The warning came from Security at the research facility RU8. The facility director, Dr Charles Gilley, was spending a lot of time and resources on a personal project – and without any authorisation. If there’s one thing that governments anywhere don’t readily approve of its people feeding their ego from the public trough. Seeing it as another ‘boffin’ going off the reservation, the Department assigned Mark Harland to investigate further and shut the unauthorised project down. Posing as a replacement in RU8’s security section Mark finds out there’s more going on than anyone outside the facility even suspected. Dr Gilley has been working on giving his computer system a brain – and he may very well have succeeded beyond his wildest dreams! 

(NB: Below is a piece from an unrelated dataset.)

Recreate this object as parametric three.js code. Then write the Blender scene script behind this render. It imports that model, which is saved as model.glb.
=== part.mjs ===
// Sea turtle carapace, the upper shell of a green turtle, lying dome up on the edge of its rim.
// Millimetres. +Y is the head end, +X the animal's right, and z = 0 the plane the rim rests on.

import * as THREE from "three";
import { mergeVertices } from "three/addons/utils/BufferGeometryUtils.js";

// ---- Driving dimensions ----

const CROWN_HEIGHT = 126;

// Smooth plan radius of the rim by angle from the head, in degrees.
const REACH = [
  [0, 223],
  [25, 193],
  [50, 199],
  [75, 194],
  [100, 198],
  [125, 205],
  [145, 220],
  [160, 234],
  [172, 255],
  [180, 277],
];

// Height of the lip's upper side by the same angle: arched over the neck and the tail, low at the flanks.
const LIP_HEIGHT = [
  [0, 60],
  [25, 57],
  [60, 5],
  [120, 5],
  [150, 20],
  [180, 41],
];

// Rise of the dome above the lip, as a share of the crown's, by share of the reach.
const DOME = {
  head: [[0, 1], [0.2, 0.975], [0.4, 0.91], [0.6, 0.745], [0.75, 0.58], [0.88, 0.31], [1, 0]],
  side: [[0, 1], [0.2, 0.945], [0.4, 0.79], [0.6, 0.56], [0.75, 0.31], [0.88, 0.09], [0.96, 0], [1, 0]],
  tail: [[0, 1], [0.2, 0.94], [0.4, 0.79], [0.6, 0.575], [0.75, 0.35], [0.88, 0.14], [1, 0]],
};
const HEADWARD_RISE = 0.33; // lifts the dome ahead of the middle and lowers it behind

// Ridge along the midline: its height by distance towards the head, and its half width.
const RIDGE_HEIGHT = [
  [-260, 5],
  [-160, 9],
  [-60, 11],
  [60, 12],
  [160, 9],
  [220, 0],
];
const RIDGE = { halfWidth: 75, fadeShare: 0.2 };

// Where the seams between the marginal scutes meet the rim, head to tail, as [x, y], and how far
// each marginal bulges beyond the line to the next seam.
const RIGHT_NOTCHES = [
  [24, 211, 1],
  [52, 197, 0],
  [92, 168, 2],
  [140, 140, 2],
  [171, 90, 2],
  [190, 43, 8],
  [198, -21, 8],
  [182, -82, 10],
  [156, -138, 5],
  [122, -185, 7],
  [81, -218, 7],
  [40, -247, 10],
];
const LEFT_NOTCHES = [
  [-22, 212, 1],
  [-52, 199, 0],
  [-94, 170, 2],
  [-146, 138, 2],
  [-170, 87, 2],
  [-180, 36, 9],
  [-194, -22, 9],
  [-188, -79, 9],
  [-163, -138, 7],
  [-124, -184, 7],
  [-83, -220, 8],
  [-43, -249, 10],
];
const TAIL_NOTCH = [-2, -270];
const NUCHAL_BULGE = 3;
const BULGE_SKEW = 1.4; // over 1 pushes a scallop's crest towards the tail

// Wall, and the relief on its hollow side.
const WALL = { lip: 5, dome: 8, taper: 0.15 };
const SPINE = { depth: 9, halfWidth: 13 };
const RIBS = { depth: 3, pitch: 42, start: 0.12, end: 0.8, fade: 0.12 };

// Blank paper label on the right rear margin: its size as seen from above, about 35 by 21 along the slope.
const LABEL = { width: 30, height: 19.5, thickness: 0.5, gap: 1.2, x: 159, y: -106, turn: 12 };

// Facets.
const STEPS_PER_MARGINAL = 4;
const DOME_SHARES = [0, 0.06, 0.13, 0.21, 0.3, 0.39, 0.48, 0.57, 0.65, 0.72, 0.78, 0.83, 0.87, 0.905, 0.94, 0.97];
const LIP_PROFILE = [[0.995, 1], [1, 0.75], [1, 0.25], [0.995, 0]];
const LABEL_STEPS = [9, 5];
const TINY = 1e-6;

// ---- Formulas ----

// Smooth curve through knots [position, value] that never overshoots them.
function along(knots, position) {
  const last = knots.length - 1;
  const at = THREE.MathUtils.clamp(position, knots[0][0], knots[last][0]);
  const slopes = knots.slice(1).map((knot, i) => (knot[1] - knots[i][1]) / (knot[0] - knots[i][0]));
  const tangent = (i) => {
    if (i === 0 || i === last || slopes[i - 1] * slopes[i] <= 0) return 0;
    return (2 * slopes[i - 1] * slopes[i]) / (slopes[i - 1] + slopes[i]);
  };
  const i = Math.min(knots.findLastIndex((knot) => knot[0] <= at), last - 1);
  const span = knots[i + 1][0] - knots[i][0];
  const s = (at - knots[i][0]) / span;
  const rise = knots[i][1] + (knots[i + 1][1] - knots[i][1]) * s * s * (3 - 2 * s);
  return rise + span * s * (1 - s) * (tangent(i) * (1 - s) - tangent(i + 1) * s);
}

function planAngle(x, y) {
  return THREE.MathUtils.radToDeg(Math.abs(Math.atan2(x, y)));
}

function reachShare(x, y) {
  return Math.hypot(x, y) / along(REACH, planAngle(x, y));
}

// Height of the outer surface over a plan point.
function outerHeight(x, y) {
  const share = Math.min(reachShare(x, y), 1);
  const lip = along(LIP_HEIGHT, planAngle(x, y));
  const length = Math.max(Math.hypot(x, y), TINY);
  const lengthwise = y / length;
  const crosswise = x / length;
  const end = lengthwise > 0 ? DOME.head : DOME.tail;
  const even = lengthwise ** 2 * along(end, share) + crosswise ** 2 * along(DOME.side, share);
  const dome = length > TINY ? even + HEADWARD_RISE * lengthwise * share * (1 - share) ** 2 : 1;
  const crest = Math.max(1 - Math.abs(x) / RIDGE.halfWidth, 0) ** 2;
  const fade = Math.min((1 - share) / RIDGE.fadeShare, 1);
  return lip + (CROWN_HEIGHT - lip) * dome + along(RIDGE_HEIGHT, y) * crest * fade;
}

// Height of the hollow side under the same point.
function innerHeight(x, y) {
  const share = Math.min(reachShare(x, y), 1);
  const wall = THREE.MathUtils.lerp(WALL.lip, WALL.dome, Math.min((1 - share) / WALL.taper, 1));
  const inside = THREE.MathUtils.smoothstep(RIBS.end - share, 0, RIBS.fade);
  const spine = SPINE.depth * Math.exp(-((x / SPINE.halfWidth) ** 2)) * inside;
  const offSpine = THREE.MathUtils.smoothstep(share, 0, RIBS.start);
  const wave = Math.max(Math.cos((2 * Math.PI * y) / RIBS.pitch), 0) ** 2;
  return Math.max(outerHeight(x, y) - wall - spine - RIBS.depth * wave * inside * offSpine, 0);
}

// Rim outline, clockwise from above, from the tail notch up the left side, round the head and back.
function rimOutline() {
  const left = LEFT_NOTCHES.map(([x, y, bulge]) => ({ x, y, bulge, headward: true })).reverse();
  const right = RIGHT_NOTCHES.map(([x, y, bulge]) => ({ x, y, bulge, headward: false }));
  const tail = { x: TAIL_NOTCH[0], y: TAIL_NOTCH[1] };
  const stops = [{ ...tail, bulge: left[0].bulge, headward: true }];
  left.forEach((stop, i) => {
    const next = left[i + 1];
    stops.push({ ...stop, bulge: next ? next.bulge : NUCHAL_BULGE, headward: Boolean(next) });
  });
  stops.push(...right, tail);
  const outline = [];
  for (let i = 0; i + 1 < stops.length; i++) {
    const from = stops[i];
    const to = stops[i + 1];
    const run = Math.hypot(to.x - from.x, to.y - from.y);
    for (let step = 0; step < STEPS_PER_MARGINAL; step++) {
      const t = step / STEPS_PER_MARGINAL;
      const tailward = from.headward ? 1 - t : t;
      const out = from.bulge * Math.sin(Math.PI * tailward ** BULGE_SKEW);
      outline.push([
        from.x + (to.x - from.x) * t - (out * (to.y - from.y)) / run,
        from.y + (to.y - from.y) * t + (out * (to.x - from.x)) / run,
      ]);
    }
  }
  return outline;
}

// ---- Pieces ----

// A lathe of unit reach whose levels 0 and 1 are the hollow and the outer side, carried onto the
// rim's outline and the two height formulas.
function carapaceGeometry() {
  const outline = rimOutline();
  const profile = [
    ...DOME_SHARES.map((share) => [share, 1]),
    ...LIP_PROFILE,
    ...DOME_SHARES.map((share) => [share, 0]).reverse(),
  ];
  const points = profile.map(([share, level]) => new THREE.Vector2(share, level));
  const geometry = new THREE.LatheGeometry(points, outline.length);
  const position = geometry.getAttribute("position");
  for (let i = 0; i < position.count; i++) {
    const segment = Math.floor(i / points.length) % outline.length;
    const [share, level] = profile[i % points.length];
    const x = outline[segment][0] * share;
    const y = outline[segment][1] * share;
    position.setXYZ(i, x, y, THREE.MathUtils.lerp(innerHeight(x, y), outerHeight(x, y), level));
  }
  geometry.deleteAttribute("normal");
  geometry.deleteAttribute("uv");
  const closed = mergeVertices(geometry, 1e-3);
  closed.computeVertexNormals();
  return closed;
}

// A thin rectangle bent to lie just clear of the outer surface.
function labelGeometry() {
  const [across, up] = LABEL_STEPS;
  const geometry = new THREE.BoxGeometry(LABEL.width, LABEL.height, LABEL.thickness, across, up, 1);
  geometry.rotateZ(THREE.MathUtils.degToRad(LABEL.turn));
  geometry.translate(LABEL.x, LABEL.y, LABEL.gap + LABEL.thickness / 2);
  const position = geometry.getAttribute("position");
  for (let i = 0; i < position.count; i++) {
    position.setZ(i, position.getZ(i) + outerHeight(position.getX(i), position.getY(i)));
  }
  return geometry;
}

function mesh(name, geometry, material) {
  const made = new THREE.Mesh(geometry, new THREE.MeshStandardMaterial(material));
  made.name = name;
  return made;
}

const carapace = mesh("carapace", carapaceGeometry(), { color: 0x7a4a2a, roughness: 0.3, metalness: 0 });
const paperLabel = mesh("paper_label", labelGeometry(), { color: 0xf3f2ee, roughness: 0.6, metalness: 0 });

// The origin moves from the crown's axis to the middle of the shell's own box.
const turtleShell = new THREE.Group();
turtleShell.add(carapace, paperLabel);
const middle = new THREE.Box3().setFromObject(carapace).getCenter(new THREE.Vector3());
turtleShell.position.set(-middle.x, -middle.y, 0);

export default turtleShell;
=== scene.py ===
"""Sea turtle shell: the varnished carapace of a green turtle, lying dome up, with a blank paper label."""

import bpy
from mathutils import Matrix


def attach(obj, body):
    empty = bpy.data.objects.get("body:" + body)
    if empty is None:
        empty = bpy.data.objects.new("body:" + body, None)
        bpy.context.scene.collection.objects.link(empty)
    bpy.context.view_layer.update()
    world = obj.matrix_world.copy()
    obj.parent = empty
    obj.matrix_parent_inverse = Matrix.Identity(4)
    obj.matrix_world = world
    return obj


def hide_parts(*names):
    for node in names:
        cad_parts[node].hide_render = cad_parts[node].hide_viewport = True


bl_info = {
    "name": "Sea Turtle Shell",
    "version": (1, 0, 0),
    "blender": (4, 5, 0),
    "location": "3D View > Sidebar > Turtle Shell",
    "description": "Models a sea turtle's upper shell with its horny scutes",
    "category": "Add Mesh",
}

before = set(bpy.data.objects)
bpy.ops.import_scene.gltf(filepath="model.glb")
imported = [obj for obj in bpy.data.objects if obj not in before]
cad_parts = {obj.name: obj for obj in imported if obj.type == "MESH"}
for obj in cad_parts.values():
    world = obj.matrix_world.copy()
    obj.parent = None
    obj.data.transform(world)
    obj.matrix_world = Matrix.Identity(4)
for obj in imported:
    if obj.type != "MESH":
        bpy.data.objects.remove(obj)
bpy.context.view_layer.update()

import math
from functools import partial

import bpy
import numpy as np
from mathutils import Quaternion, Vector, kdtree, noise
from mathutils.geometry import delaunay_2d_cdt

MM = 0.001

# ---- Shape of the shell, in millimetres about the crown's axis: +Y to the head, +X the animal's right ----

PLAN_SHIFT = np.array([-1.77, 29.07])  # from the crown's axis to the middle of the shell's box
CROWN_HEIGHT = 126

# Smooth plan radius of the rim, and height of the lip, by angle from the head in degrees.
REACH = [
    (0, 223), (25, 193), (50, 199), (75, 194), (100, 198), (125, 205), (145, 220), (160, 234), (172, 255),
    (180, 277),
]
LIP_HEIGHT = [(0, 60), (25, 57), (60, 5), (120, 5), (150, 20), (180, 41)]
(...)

I read this as part of a set of man vs machine science-fiction novels I’ve been picking at over the last year or so. As I’ve read some Maine before I was expecting a reasonable work of SF while taking into account its age. It started off reasonably well with a decent premise – rogue scientist, dangerous project etc. Unfortunately, it very quickly descended into something approaching farce. It did have a surprisingly good idea embedded in the heart of the story though which honestly impressed me – the idea of Artificial Intelligence being produced via evolutionary computing. That’s a VERY modern idea for 1966! Again unfortunately, this excellent idea was completely ruined by both very bad writing and several ridiculous sub-plots including the AI ‘taking over’ the good Dr in order to ‘reproduce’ and the storyline around the very attractive, and very popular, Scandinavian programmer who was ‘involved’ with most of RU8’s scientific staff. It was, needless to say, both incredibly sexist and completely unnecessary. I can only imagine that the author/publishers wanted something ‘spicy’ to attract the young male readership of the ‘Swinging Sixties’. I certainly can’t think of any other good reason for it. Oh, and the ending was truly awful – as if that made any difference at that point. Despite a decent premise and a very good central idea this was, honestly, terrible and I only really finished it because it was so short. Most definitely not recommended.     

2 comments:

James said...

I read a lot of science fiction written around the period of this novel. I do not remember reading anything by Charles Eric Maine, apparently fortunately.

CyberKitten said...

He can be reasonably OK. This was a stinker though!